Material Strength and Stiffness
Concrete flexural strength S′c controls cracking resistance at the slab edge and corner. Increasing S′c can reduce thickness, but only when supported by quality control and curing. Elastic modulus Ec affects slab stiffness and load response; the calculator allows direct entry or estimation from compressive strength using Ec = 57,000√f′c. Use tested values when available.
Support, Drainage, and Load Transfer
Subgrade reaction k reflects effective support at slab level, including base layers. Higher k generally reduces thickness, but only if uniform support is achieved. Drainage coefficient Cd accounts for moisture and drainage quality; poor drainage reduces Cd and increases thickness demand. Load transfer coefficient J reflects joint performance, dowels, and aggregate interlock; better load transfer lowers J and can reduce required thickness.
Interpreting Thickness and Constructability
The solver iterates thickness until predicted capacity meets the target W18, then rounds up to a chosen increment for constructability. Review the capacity check to confirm the rounded thickness still satisfies traffic. The joint spacing guideline shown is a practical starting point; final joint layout, dowel sizing, and base details should follow local specifications and project loading conditions.
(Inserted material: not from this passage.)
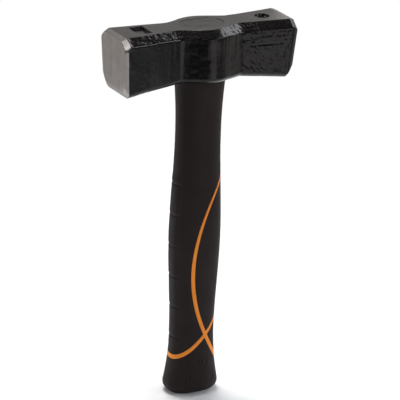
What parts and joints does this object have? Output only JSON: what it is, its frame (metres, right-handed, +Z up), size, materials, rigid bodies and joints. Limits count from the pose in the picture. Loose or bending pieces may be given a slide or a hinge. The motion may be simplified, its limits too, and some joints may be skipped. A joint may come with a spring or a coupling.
{
  "type": "sledgehammer",
  "caption": "Short-handled sledgehammer with a forged double-faced head potted onto a fibre-core handle with a two-colour soft grip.",
  "frame": {"origin": "centre of the butt's resting face, on the handle's axis", "axes": "+Z up the handle to the head, X along the head from face to face with the palm side of the handle towards +X, Y across the head"},
  "size_m": [0.1498, 0.052, 0.3],
  "materials": {
    "head_lacquer": "glossy black lacquer over forged steel, bare ground steel on the striking faces",
    "eye_resin": "dark cured resin, lacquered over",
    "seal_rubber": "matte black rubber",
    "core_fibre": "resin-bonded glass fibre",
    "jacket_orange": "satin orange hard plastic",
    "soft_grip": "fine-grained matte black soft plastic",
    "plug_plastic": "matte black plastic"
  },
  "bodies": {
    "root": {"hammer_head": "head_lacquer", "eye_potting": "eye_resin", "eye_seal": "seal_rubber", "handle_core": "core_fibre", "handle_jacket": "jacket_orange", "front_grip": "soft_grip", "palm_pad": "soft_grip", "heel_pad": "soft_grip", "butt_grip": "soft_grip", "butt_plug": "plug_plastic"}
  },
  "joints": []
}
Consider temperature gradients and slab curling, especially where daily swings are large and joints are sparse.
FAQs
What does W18 represent in this tool?
W18 is the cumulative 18‑kip equivalent single axle loads expected over the design life. It summarizes mixed traffic into one damaging traffic number used by the design equation.
Should I use solve mode or check mode?
Use solve mode when you need a starting slab thickness for a target traffic level. Use check mode when you already have a thickness and want to see its predicted traffic capacity.
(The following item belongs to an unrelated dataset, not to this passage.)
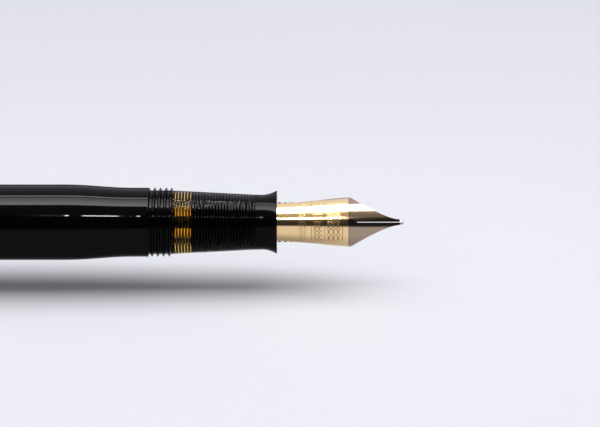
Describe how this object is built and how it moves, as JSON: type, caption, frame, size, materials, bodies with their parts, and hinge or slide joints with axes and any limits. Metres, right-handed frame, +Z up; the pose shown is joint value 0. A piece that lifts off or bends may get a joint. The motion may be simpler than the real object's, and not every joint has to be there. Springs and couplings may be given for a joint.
{
  "type": "fountain pen",
  "caption": "Lever-filling fountain pen with a ringed amber grip, two-tone nib and its cap posted on the tail.",
  "frame": {"origin": "on the pen's axis, at the shoulder behind the cap thread where the barrel's plain land ends", "axes": "+X along the pen towards the nib's tip, +Z up; the clip is at the lowest side and the nib's face is rolled 70 degrees from +Z towards -Y"},
  "size_m": [0.1526, 0.0126, 0.0161],
  "materials": {
    "black_barrel": "polished",
    "amber_plastic": "polished, transparent",
    "black_rings": "turned",
    "gold": "polished",
    "gold_plate": "polished plate",
    "tipping_metal": "ground",
    "black_ebonite": "satin",
    "latex": "matte",
    "steel": "plain",
    "liner": "satin"
  },
  "bodies": {
    "pen": {"barrel": "black_barrel", "grip_section": "amber_plastic", "section_rings": "black_rings", "section_lip": "black_rings", "nib": "gold", "nib_tipping": "tipping_metal", "feed": "black_ebonite", "ink_sac": "latex", "bar_spring": "steel", "lever_pin": "steel"},
    "lever": {"lever": "gold_plate"},
    "pressure_bar": {"pressure_bar": "steel", "bar_rivets": "steel"},
    "cap": {"cap_shell": "black_barrel", "inner_cap": "liner", "cap_crown": "black_barrel", "cap_band": "gold_plate", "clip_backing_plate": "steel"},
    "clip": {"clip": "gold_plate", "clip_ball": "gold_plate"}
  },
  "joints": [
    {"name": "lever_lift", "type": "hinge", "parent": "pen", "child": "lever", "pos_m": [-0.0314, -0.00442, 0.00161], "axis": [0, 0.342, 0.9397], "range_deg": [0, 85], "stiffness_Nm_per_rad": 0.002},
    {"name": "bar_swing", "type": "hinge", "parent": "pen", "child": "pressure_bar", "pos_m": [-0.062, -0.00338, 0.00123], "axis": [0, 0.342, 0.9397], "range_deg": [0, 7.4], "deforming": ["ink_sac", "bar_spring"]},
    {"name": "cap_pull", "type": "slide", "parent": "pen", "child": "cap", "axis": [-1, 0, 0], "range_m": [0, 0.045]},
    {"name": "clip_flex", "type": "hinge", "parent": "cap", "child": "clip", "pos_m": [-0.1036, 0, -0.0046], "axis": [0, 1, 0], "range_deg": [0, 3], "stiffness_Nm_per_rad": 1.1}
  ],
  "couplings": [
    {"joint": "bar_swing", "follows": "lever_lift", "ratio": 0.086}
  ]
}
How do I select ZR and So?
ZR reflects reliability, chosen from agency policy or project risk. So represents design variability; use typical values from guidance, and increase it when inputs are uncertain or construction quality is variable.
Can I rely on the Ec estimate from f′c?
It is a reasonable estimate for preliminary design, but laboratory or historical project values are better. If your agency specifies a different relationship, enter Ec directly using that value.
Why do Cd and J matter so much?
Cd adjusts for drainage and moisture effects, while J reflects joint load transfer performance. Poor drainage or poor joint performance increases thickness requirements because stresses and distress potential rise.
Does the calculator replace agency standards?
No. It supports preliminary and comparative design. Final thickness, joints, dowels, base type, and detailing should be checked against local specifications, climate factors, and pavement design manuals.